EXERCISE DETAILS –
Extract, from the listing that follows, each line containing the word "with".

MATERIAL SUPPLIED –
-=-=-
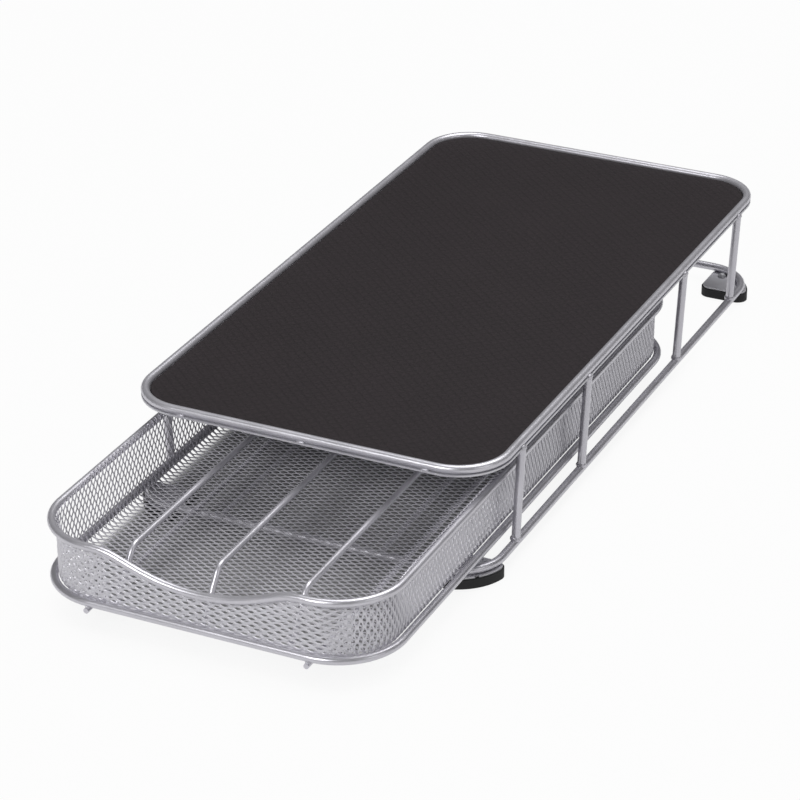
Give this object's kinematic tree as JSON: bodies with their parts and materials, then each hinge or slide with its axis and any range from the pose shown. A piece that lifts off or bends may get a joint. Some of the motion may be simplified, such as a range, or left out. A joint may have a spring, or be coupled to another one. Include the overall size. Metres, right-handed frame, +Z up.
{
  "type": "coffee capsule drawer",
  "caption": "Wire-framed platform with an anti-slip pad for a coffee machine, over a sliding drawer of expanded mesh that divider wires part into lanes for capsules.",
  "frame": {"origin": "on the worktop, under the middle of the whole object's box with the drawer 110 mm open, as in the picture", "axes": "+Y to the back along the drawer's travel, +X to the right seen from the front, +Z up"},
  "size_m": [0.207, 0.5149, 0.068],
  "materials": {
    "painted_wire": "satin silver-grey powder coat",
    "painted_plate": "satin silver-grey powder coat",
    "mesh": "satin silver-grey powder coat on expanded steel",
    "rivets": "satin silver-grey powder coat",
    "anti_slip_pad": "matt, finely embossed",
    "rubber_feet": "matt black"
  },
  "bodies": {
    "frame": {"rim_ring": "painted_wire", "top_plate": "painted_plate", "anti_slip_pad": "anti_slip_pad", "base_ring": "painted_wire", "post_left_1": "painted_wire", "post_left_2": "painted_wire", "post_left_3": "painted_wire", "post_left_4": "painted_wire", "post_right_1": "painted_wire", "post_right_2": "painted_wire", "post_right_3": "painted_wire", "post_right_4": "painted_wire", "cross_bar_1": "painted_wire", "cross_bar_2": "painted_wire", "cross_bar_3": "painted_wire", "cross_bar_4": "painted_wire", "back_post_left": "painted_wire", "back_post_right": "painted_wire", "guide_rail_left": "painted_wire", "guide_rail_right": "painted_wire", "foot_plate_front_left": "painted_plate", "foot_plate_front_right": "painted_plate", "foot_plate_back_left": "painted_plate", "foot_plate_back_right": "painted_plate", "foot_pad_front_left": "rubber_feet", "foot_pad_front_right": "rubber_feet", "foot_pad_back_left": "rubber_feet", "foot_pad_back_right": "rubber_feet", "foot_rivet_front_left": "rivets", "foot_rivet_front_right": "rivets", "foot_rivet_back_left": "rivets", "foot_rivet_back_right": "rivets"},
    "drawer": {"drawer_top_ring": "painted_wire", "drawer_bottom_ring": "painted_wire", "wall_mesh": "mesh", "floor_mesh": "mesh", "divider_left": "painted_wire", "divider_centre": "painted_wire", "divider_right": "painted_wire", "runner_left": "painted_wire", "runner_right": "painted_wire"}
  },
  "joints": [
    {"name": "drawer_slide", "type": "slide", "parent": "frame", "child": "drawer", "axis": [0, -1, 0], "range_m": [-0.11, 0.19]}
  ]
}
-=-=-
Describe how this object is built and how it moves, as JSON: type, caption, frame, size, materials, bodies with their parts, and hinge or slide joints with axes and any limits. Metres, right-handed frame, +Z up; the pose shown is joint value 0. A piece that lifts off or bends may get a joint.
-=-=-
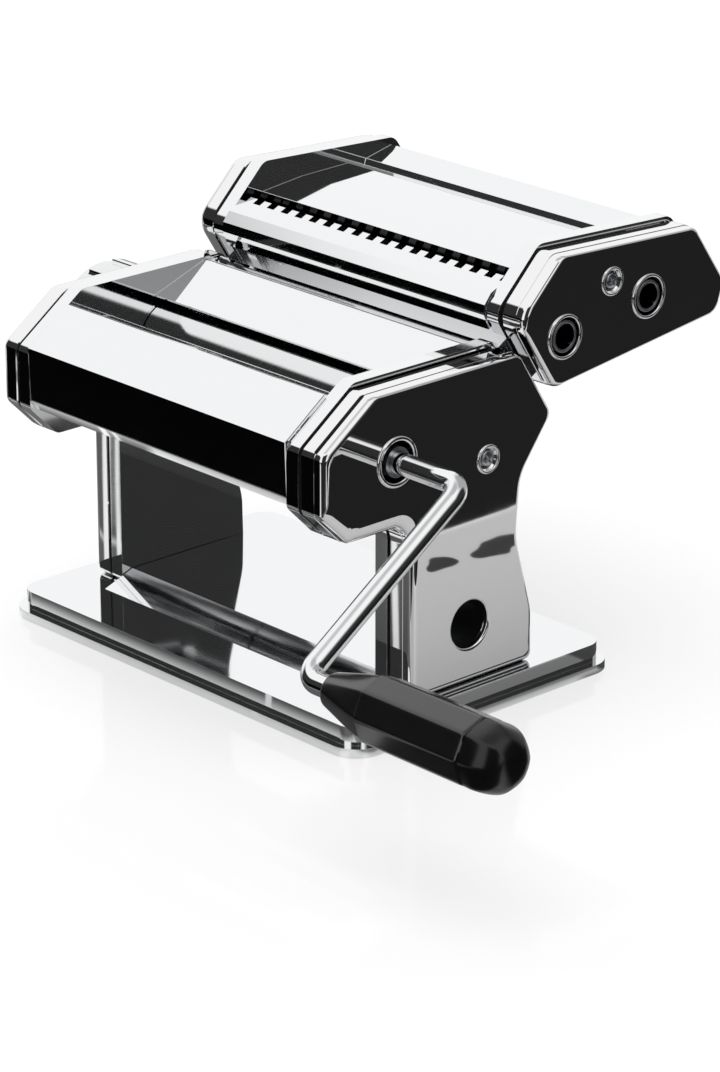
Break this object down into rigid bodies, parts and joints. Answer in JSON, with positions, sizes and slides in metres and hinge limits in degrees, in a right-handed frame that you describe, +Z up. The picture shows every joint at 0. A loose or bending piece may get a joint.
-=-=-
RESULT BELOW –
Give this object's kinematic tree as JSON: bodies with their parts and materials, then each hinge or slide with its axis and any range from the pose shown. A piece that lifts off or bends may get a joint. Some of the motion may be simplified, such as a range, or left out. A joint may have a spring, or be coupled to another one. Include the overall size. Metres, right-handed frame, +Z up.
  "caption": "Wire-framed platform with an anti-slip pad for a coffee machine, over a sliding drawer of expanded mesh that divider wires part into lanes for capsules.",
  "frame": {"origin": "on the worktop, under the middle of the whole object's box with the drawer 110 mm open, as in the picture", "axes": "+Y to the back along the drawer's travel, +X to the right seen from the front, +Z up"},
Describe how this object is built and how it moves, as JSON: type, caption, frame, size, materials, bodies with their parts, and hinge or slide joints with axes and any limits. Metres, right-handed frame, +Z up; the pose shown is joint value 0. A piece that lifts off or bends may get a joint.
Break this object down into rigid bodies, parts and joints. Answer in JSON, with positions, sizes and slides in metres and hinge limits in degrees, in a right-handed frame that you describe, +Z up. The picture shows every joint at 0. A loose or bending piece may get a joint.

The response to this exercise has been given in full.